Spain coronavirus 1
FGile picture: Paramedics wearing suits along with face masks and goggles as a protective measure against the COVID-19 coronavirus stand outside the Alvaro Cunqueiro hospital in Vigo, northwestern Spain, on March 25, 2020. As the global death toll soared past 20,000, Spain joined Italy in seeing its number of fatalities overtake China, where the virus first emerged just three three months ago. Image Credit: AFP

Madrid: Spain's northwestern Galicia region on Sunday ordered the lockdown of 70,000 people amid fears of a fresh coronavirus outbreak, following a larger one in the northeast.

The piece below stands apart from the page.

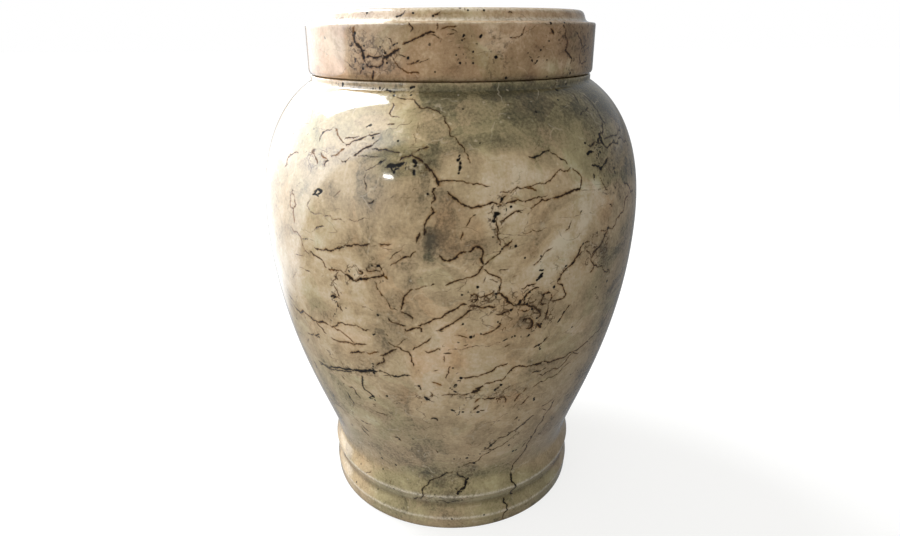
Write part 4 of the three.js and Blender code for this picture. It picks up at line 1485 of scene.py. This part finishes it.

All residents of the town of La Marina, 140 kilometres east of La Coruna, will be unable to leave the vicinity and gatherings of more than ten people will be banned to limit the possibility of contagion.

The move came only a day after regional officials put 200,000 people back in confinement following a "sharp rise" in infections near the northeastern town of Lerida some 150 kilometres west of Catalan regional capital Barcelona.

Spaniards endured one of the world's toughest lockdowns for three months from March as the country suffered one of Europe's worst coronavirus death tolls - at least 28,385 - and more than 250,000 cases.

"At the moment... we have 106 positive cases, which presupposes a rise on the previous day of 21 cases," Galician regional health official Jesus Vazquez told a news conference in provincial capital Lugo.

"It is considered necessary to raise levels of restrictions to attempt to improve the outlook ... and isolate ourselves from the possibility of exponential growth which is what tends to occur in the case of community transmission which, here, has not yet appeared."

As a precaution the zone will be cordoned off for at least five days as authorities monitor the situation.

At the national level, Spanish authorities see the pandemic as having been essentially brought under control but are monitoring some 50 instances where new cases appear to be latent.